Dam project hits snag over pond
By Jessica LeDuc
Blade staff writer
Since 1996, the plan for Concordia south flood control project has included a body of standing water behind what will be the 21st Street dam. At last night's Concordia City Commission study session, that dream came to a halt.
City Manager Larry Uri informed commissioners that the Federal Aviation Administration has stepped in to voice its objections to the proposed pond. According to the FAA, the pond would be a hazardous wildlife attractant within 5,000 feet of an airport. The FAA discourages the construction of the proposed pond because it would be incompatible with safe airport operations.
Because the FAA has expressed its opposition to the project, the permit process for the construction of the dam will not proceed, Uri said.

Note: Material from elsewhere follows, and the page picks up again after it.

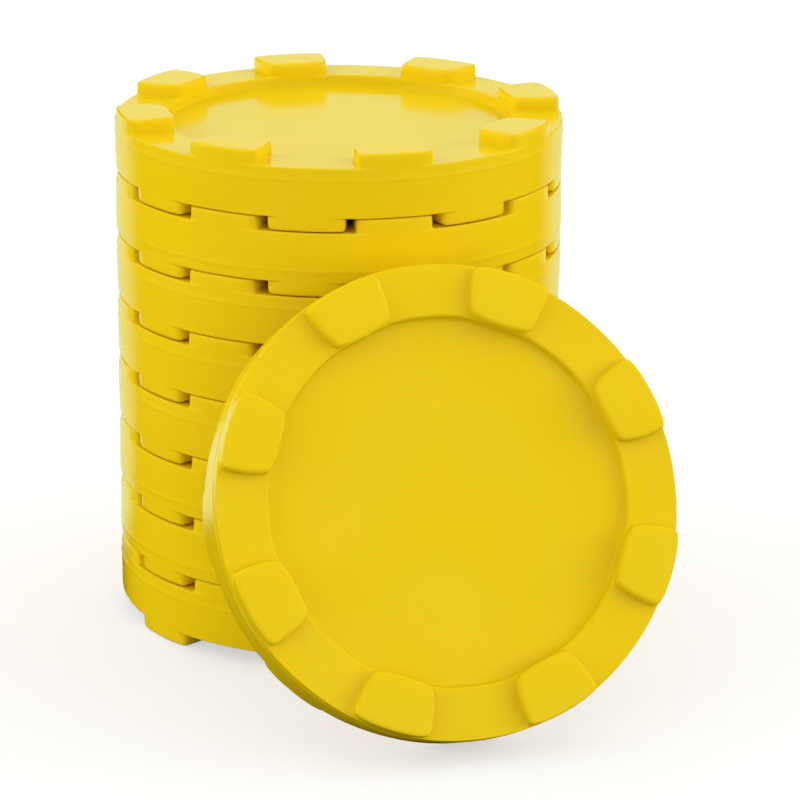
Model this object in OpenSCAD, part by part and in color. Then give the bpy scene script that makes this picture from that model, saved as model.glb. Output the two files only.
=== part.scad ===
// Set of interlocking poker chips: an upright stack, nested by its tabs, and one more chip leaning on it.
// Each chip is one plastic moulding with a crown of raised tabs on both faces. The crown below is turned by
// half a step, so a chip's lower tabs drop between the upper tabs of the chip under it.
// The stack's axis is the Z axis, and the set stands on z = 0. The leaning chip is in front, towards -Y.

/* [Chip] */
// Diameter of the chip at its parting line
chip_d = 39; // [36:0.5:45]
// Thickness between the two rim faces, without the tabs
body_t = 4.3; // [3.8:0.1:5.5]
// Depth of the round recess below the rim face
recess_depth = 0.9; // [0.5:0.1:1.2]
// Diameter of the recess wall
recess_d = 30.2; // [29.8:0.2:31.6]
// Radius of the rounded edge between rim face and outer wall
rim_edge_r = 0.2; // [0.1:0.05:0.4]
// Radius of the rounded edge between rim face and recess wall
recess_edge_r = 0.35; // [0.15:0.05:0.45]
// Radius of the fillet between recess wall and recess floor
recess_fillet_r = 0.3; // [0.1:0.05:0.4]
// Draft of the outer wall on both sides of the parting line, in degrees
wall_draft = 1; // [0.5:0.25:2]

/* [Parting line] */
// Distance of the parting line from the nearer rim face
parting_depth = 1.05; // [0.9:0.05:1.6]
// Width of the fine bead along the parting line
bead_w = 0.24; // [0.16:0.02:0.4]
// How far the bead stands out of the wall
bead_proud = 0.07; // [0.03:0.01:0.1]

/* [Tabs] */
// Number of tabs on each face
tab_n = 8; // [6:1:8]
// Height of a tab above the rim face
tab_h = 1.2; // [0.9:0.1:1.8]
// Distance of a tab's flat inner end from the chip's axis
tab_inner_r = 14.9; // [14.5:0.1:15.1]
// How far a tab's outer face stays behind the outer wall
tab_setback = 0.05; // [0.03:0.01:0.2]
// Radius of the corners at a tab's inner end, seen from above
tab_corner_r = 1; // [0.6:0.1:1.2]
// Radius of the corners at a tab's outer end, seen from above
tab_outer_corner_r = 0.9; // [0.6:0.1:1.1]
// Radius of a tab's rounded top edges
tab_edge_r = 0.3; // [0.15:0.05:0.5]

/* [Nesting] */
// Side gap between nested tabs at their inner ends
inner_gap = 0.4; // [0.3:0.05:0.6]
// Side gap between nested tabs at the outer wall
outer_gap = 0.45; // [0.4:0.05:1.2]
// Gap between a tab's top and the rim face that it meets
nest_gap = 0.05; // [0.03:0.01:0.1]
// Turn of the whole stack about its axis, in degrees
stack_turn = 14.3; // [0:0.1:45]

/* [Leaning chip] */
// How far the leaning chip tilts back from upright, in degrees
lean_tilt = 25; // [18:1:30]
// Side of the stack that it leans on, in degrees from the front
lean_side = 16; // [-40:1:40]
// Gap between its upper tab and the stack
lean_gap = 0.3; // [0.25:0.05:0.4]

/* [Hidden] */
$fn = 96;
chip_color = "gold";

// Chips of the stack from the floor up: small turns in degrees, and 1 where a chip lies with its parting line low
chip_turns = [0, -0.2, -0.6, -1.1, -1.1, -0.6, 0, 0];
chip_flips = [0, 1, 1, 0, 0, 0, 1, 0];

chip_r = chip_d / 2;
half_t = body_t / 2;
recess_r = recess_d / 2;
parting_z = half_t - parting_depth;
floor_z = half_t - recess_depth;
bead_r = bead_w / 2;
overrun = body_t;
wall_slope = tan(wall_draft);

tab_step = 360 / tab_n;
tab_r = chip_r - wall_slope * parting_depth - tab_setback;
tab_root = recess_depth + recess_fillet_r;
tab_inner_half = tab_inner_r * sin(tab_step / 4) - inner_gap / 2;
tab_outer_half = chip_r * sin(tab_step / 4) - outer_gap / 2;
tab_taper = atan((tab_outer_half - tab_inner_half) / (chip_r - tab_inner_r));
outer_corner_x = sqrt((chip_r - tab_outer_corner_r) ^ 2 - (tab_outer_half - tab_outer_corner_r) ^ 2);

pitch = body_t + tab_h + nest_gap;

// Centre of the rounding along a tab's outer top edge: its distance from the chip's axis and from its mid plane
edge_r = tab_r - wall_slope * (tab_h - tab_edge_r) - tab_edge_r / cos(wall_draft);
edge_a = half_t + tab_h - tab_edge_r;
// Middle of the leaning chip, from the stack's axis and above the floor: one rear tab stands on the floor, and
// the rear tab opposite touches the stack but for the gap
lean_out = chip_r + bead_proud + lean_gap + tab_edge_r + edge_r * sin(lean_tilt) + edge_a * cos(lean_tilt);
lean_up = tab_edge_r + edge_r * cos(lean_tilt) + edge_a * sin(lean_tilt);

// Upper half of the chip's section, from a level of its wall up to the rim face, with its rounded edge
module wall_section(base_z, top_z) {
    rise = top_z - base_z;
    cr = chip_r - wall_slope * (rise - rim_edge_r) - rim_edge_r / cos(wall_draft);
    translate([0, base_z]) {
        polygon([
            [0, 0],
            [chip_r, 0],
            [cr + rim_edge_r * cos(wall_draft), rise - rim_edge_r + rim_edge_r * sin(wall_draft)],
            [cr, rise],
            [0, rise]
        ]);
        translate([cr, rise - rim_edge_r]) circle(rim_edge_r);
    }
}

// What the recess takes out of the section: its wall is rounded off above and has a fillet below
module recess_section() {
    difference() {
        union() {
            translate([0, floor_z]) square([recess_r - recess_fillet_r, overrun]);
            translate([0, floor_z + recess_fillet_r]) square([recess_r, overrun]);
            translate([recess_r - recess_fillet_r, floor_z + recess_fillet_r]) circle(recess_fillet_r);
            translate([0, half_t - recess_edge_r]) square([recess_r + recess_edge_r, overrun]);
        }
        translate([recess_r + recess_edge_r, half_t - recess_edge_r]) circle(recess_edge_r);
    }
}

module chip_section() {
    difference() {
        union() {
            wall_section(parting_z, half_t);
            mirror([0, 1]) wall_section(-parting_z, half_t);
            translate([chip_r + bead_proud - bead_r, parting_z]) circle(bead_r);
        }
        recess_section();
        mirror([0, 1]) recess_section();
    }
}

// Outline of a tab from above: a flat inner end with round corners, sides that spread, and an outer end with
// round corners that runs past the outer wall
module tab_plan() {
    away = [-sin(tab_taper), cos(tab_taper)];
    slope = tan(tab_taper);
    inner = [tab_inner_r + tab_corner_r, tab_inner_half + tab_corner_r * (slope - 1 / cos(tab_taper))];
    outer_y = tab_inner_half + (outer_corner_x - tab_inner_r) * slope - tab_outer_corner_r / cos(tab_taper);
    outer = [outer_corner_x, outer_y];
    right = [
        [tab_inner_r, inner[1]],
        inner + away * tab_corner_r,
        outer + away * tab_outer_corner_r,
        outer
    ];
    polygon([for (p = right) p, for (i = [len(right) - 1 : -1 : 0]) [right[i][0], -right[i][1]]]);
    translate([outer_corner_x, -outer_y]) square([overrun, 2 * outer_y]);
    for (s = [-1, 1]) {
        translate([inner[0], s * inner[1]]) circle(tab_corner_r);
        translate([outer[0], s * outer[1]]) circle(tab_outer_corner_r);
    }
}

// A wide bar along X, which ends at y = 0 in a side with a rounded top edge
module rounded_side() {
    translate([-chip_r, 0, -tab_root]) rotate([90, 0, 90]) linear_extrude(2 * chip_r) {
        translate([-chip_r, 0]) square([chip_r, tab_h + tab_root - tab_edge_r]);
        translate([-chip_r, 0]) square([chip_r - tab_edge_r, tab_h + tab_root]);
        translate([-tab_edge_r, tab_h + tab_root - tab_edge_r]) circle(tab_edge_r);
    }
}

// One tab over the rim face at z = 0, still with an outer wall that the crown trims
module tab() {
    intersection() {
        translate([0, 0, -tab_root]) linear_extrude(tab_h + tab_root) tab_plan();
        translate([tab_inner_r, tab_inner_half, 0]) rotate(tab_taper) rounded_side();
        mirror([0, 1, 0]) translate([tab_inner_r, tab_inner_half, 0]) rotate(tab_taper) rounded_side();
        translate([tab_inner_r, 0, 0]) rotate(90) rounded_side();
    }
}

// The ring of tabs on one face, trimmed to a drafted outer wall with a rounded top edge
module crown() {
    rise = tab_h + tab_root;
    intersection() {
        translate([0, 0, -tab_root]) rotate_extrude() {
            polygon([
                [0, 0],
                [tab_r + wall_slope * tab_root, 0],
                [edge_r + tab_edge_r * cos(wall_draft), rise - tab_edge_r + tab_edge_r * sin(wall_draft)],
                [edge_r, rise],
                [0, rise]
            ]);
            translate([edge_r, rise - tab_edge_r]) circle(tab_edge_r);
        }
        for (i = [0 : tab_n - 1]) rotate(i * tab_step) tab();
    }
}

// One whole chip about its own centre, with an upper tab on +X and its parting line above the mid plane
module chip() {
    color(chip_color) {
        rotate_extrude() chip_section();
        translate([0, 0, half_t]) crown();
        rotate(tab_step / 2) mirror([0, 0, 1]) translate([0, 0, half_t]) crown();
    }
}

// Chip i of the stack, counted from 0 at the floor. A flipped chip turns over about a line half way between
// an upper and a lower tab, so its tabs keep their places
module stacked(i) {
    translate([0, 0, tab_h + half_t + i * pitch]) rotate(stack_turn + chip_turns[i] + tab_step / 4)
        rotate([180 * chip_flips[i], 0, 0]) rotate(-tab_step / 4) chip();
}

module stack_chip_1() stacked(0);
module stack_chip_2() stacked(1);
module stack_chip_3() stacked(2);
module stack_chip_4() stacked(3);
module stack_chip_5() stacked(4);
module stack_chip_6() stacked(5);
module stack_chip_7() stacked(6);
module stack_chip_8() stacked(7);

module leaning_chip() {
    rotate(lean_side) translate([0, -lean_out, lean_up])
        rotate([90 - lean_tilt, 0, 0]) rotate(tab_step / 2) chip();
}

stack_chip_1();
stack_chip_2();
stack_chip_3();
stack_chip_4();
stack_chip_5();
stack_chip_6();
stack_chip_7();
stack_chip_8();
leaning_chip();
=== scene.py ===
"""Looks of the interlocking poker chips: soft moulded chips in yellow plastic, in a white studio."""
import math

import bmesh
import bpy
from mathutils import Matrix, Vector


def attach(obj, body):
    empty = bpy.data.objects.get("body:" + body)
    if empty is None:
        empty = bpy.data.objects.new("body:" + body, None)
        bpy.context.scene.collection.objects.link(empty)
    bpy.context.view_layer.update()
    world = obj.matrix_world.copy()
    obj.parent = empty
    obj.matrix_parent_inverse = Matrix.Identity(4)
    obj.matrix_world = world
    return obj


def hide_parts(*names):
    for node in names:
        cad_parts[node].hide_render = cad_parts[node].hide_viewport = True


MM = 0.001

# The photograph's camera: focal length in pixels of an 800 pixel frame, place in metres, angles in degrees
PICTURE_PX = 800
FOCAL_PX = 3733.06
SENSOR_MM = 36.0
CAMERA_PLACE = (0.0, -0.31721, 0.12025)
CAMERA_PITCH = 17.835
CAMERA_YAW = 0.992
CAMERA_ROLL = 0.422
CAMERA_NEAR = 0.01
CAMERA_FAR = 20.0

# One chip, in millimetres, about its own centre
CHIP_R = 19.5
HALF_T = 2.15
RIM_EDGE = 0.13
# Draft of the wall, in degrees
WALL_DRAFT = 0.7

# The round recess in each face: its floor's height, its wall, the fillet below and the round edge above it
FLOOR_Z = 1.25
RECESS_R = 15.1
RECESS_FILLET = 0.3
RECESS_EDGE = 0.35

# The parting line: its height, how far its bead stands out, half the bead's width, and that with its foot
PARTING_Z = 1.1
BEAD_PROUD = 0.025
BEAD_HALF = 0.06
BEAD_FOOT = 0.15

# A tab: its height, its flat inner end's distance from the axis, half its width there and at the wall, the
# rounding of its top edge at the wall and elsewhere, and the radii of its corners seen from above
TAB_H = 1.2
TAB_N = 8
TAB_IN = 14.9
TAB_INNER_HALF = 2.707
TAB_OUTER_HALF = 3.579
TIP_EDGE = 0.28
SIDE_EDGE = 0.5
INNER_CORNER_R = 1.5
OUTER_CORNER_R = 0.95

# Rings of the control cage that only hold its shape: radii on the recess floor and in mid rim, distances
# from the recess wall and from the outer wall, heights from the parting line, and that of a tab's root
FLOOR_RING = 13.8
MID_RING = 17.2
RIM_NEAR = 0.45
RIM_FAR = 0.85
RIM_OUTER = 0.5
WALL_ABOVE = 0.4
WALL_BELOW = 0.6
TAB_ROOT = 0.15
# How far below the rim face the inner end and the outer end of a tab begin
INNER_FOOT = 0.12
OUTER_FOOT = 0.06

# How far the control point of a rounded edge moves in from the sharp edge, as a share of its radius
PULL = 0.16
# Height of the lowest ring of the recess wall, as a share of the fillet, and distance of the rim's first
# ring from that wall, as a share of the rounded edge
FILLET_SHARE = 1.4
EDGE_SHARE = 0.8
# Radius on which the control points of a rounded corner lie, as a share of its true radius
CORNER_GROWTH = 1.02
# Rounds in which the point of a tab at a given distance from the axis is found
RADIUS_ROUNDS = 4
# The smoothed wall's vertices, which go back on true circles: their least radius and greatest height, and
# the digits to which the heights of one circle agree
WALL_FROM = 19.2
WALL_TOP = 1.45
HEIGHT_DIGITS = 3
SMOOTHING = 2

# Columns of one sector, from the middle of a tab on, as shares of the tab's half width. The one with no
# share lies between two sectors, and those after it belong to the next sector
COLUMN_SHARES = (0.0, 0.5, 0.85, 1.0, None, -1.0, -0.85, -0.5)
COLUMNS_OF_NEXT = 3
SECTORS = 2 * TAB_N
COLUMNS = SECTORS * len(COLUMN_SHARES)
SECTOR = math.tau / SECTORS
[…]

Uri explained that since the dam process has begun, he has been under the impression that the only way to build the dam was for it to have a standing body of water. He said he met with FAA representatives and told them a pond was an "unavoidable necessity" to constructing the dam.
Uri said the FAA instructed him to ask KLA Environmental Services, the city's engineers on the project, what the dam would cost if dirt would need to be transported in to complete the project.
"I learned for the first time that I've apparently misunderstood the situation drastically with respect to the construction needs of the dam," Uri said. "In fact, we can build this dam as a dry dam and have sufficient dirt on hand in the area to do so. While we can build a pond there, it's not a necessity."
Because the dam can actually be built without a standing body of water, Uri said the city has lost its bargaining chip with the FAA.
"It's one thing for me to go to the FAA and say this is a pressing public necessity and an unavoidable consequence to building the dam," he said. "It's another thing to tell them that it turns out we don't have to have the pond, we just want it."
The earliest drawings of the flood control area have always included a pond, Uri said, which was seen as an asset to the community and economic development. While disappointing, he said, the good news is the dam can still be built as planned.
"The FAA's objection does not put us out of business on the flood control aspect or the commercial development of our project," Uri said. "But it certainly does alter the recreational side of things."
Another advantage to building the dam without a pond is that it should lower the cost of construction. Without a pond, the city will no longer have to pay in excess of $100,000 for wetland mitigation.
"I am severely disappointed by the result and at myself for not having seen it," Uri said. "I really thought that we were going to be able to deal with the FAA until I realized I had not had a complete understanding of the necessities of the dam."
Uri recommended the commission move forward with the construction of the dam, and perhaps approach the FAA in the future about building a pond.
Commissioners Lyle Pounds and Marsha Wentz disagreed with Uri's recommendation.
"The lake is the whole anchor of what we're doing in the south development. I personally feel like we don't need to cave so early," Pounds said. "This is ridiculous for them to make this decision with that body of water out here in the middle of Kansas."
Pounds said, in his frustration, that the commissioners ought to sit back and table the issue to give themselves time to decide how to proceed.
Wentz said in the city's airport master plan, which was approved by the FAA earlier this year, that the city planned to drain the airport and Shady Lake pond areas to build a new dam, and then allow them to fill with water again.
"Can't we at least try and proceed with what we want to do? I don't think we can just let them say 'you can't do it,'" Wentz said.
Uri said the city could fight the FAA on the issue, but the process would hold up any permits needed to build the dam.
"We're not going to get a permit as long as their (FAA) opinion is the way it is," he said.
Kevin Shamburg, the KLA project engineer, said there are advantages to a dry dam. He said it will slightly improve the overall flood control protection and the stability of the dam and spillway. He said the dry dam can be built with minimal alterations to the current plans, and the area will look close to the same as it does now. He said, in his opinion, there will still be the potential for some recreational development.
"We can do the dam with the dirt that is there, and that's your number one priority," Shamburg said.
Mayor Tim Parker said he agrees with Uri's assessment.
"The FAA is going to be a fairly immovable object. They're just doing what their rules say," he said. "We're not going to have much luck changing their position for one place."
Parker said he thinks the city should move forward with building the dam, then work to get FAA approval for a pond in the future.
"If we go and start playing games with the FAA it might be five years before we can do this," he said. "How many thousands of dollars is the dam going to be then?
Wentz said she didn't think there was any chance of going back and building a pond once the dam is finished.
"The way we build it now is the way it will be 100 years from now," she said. "They (FAA) won't let us change it after the fact."